Congressional Research Service, "China's Currency: An Analysis of the Economic Issues", July 22, 2013
China’s policy of intervening in currency markets to limit or halt the appreciation of its currency, the renminbi (RMB), against the U.S. dollar and other currencies has been an issue of concern for many in Congress over the past decade who view it as one of several distortive economic and trade policies that are used to convey an unfair competitive advantage to Chinese producers and exporters. They charge that China’s currency policy is intended to make its exports significantly less expensive, and its imports more expensive, than would occur if the RMB were a freely-traded currency. They argue that the RMB is significantly undervalued against the dollar and that this has been a major contributor to the large annual U.S. trade deficits with China and a significant decline in U.S. manufacturing jobs in recent years.
China began to peg the RMB to the dollar in 1994 at about 8.28 yuan (the base unit of the RMB) per dollar and kept the rate constant through July 2005, when, under pressure from its major trading partners, it moved to a managed peg system and began to allow the RMB to gradually appreciate over the next three years. In July 2008, China halted RMB appreciation because of the effects of the global economic crisis on China’s exporters. It resumed RMB appreciation in June 2010. From July 2005 through June 2013, the RMB appreciated by 34% on a nominal basis against the dollar and by 42% on a real (inflation-adjusted) basis. Over the past few years, China’s current account surplus has declined, and its accumulation of foreign exchange reserves has slowed—factors that have led some analysts to contend the RMB is not as undervalued against the dollar as it once was.

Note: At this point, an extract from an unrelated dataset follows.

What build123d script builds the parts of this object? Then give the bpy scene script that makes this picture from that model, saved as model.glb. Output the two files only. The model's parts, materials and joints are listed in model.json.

The effects of China’s currency policy on the U.S. economy are complex. If the RMB is undervalued (as some contend), then it might be viewed as an indirect export subsidy which artificially lowers the prices of Chinese products imported into the United States. Under this view, this benefits U.S. consumers and U.S. firms that use Chinese-made parts and components, but could negatively affect certain U.S. import-competing firms and their workers. An undervalued RMB might also have the effect of limiting the level of U.S. exports to China than might occur under a floating exchange rate system. The United States is also affected by China’s large purchases of U.S. Treasury securities. China’s intervention in currency markets causes it to accumulate large levels of foreign exchange reserves, especially U.S. dollars, which it then uses to purchase U.S. debt. Such purchases help the U.S. government fund its budget deficits and help keep U.S. interest rates low. These factors suggest that an appreciation of the RMB to the dollar benefits some U.S. economic sectors, but negatively affects others.
The effects of the recent global financial crisis have refocused attention on the need to reduce global imbalances in savings, investment, and trade, especially with regard to China and the United States, in order to avoid future crises. Many economists contend that China should take greater steps to rebalance its economy by lessening its dependence on exports and fixed investment as the main drivers of its economic growth, while boosting the level of domestic consumer demand (which would increase Chinese imports). A market-based currency policy is seen as an important factor in achieving this goal.
Currency bills aimed at addressing China’s currency policy have been introduced in every session of Congress since 2003. The House approved a currency bill in the 111th Congress and the Senate passed one in the 112th Congress. Currency legislation has been proposed in the 113th Congress, including H.R. 1276 and S. 1114. In recent years, congressional concerns about undervalued currencies have moved beyond China to include those of several other countries as well.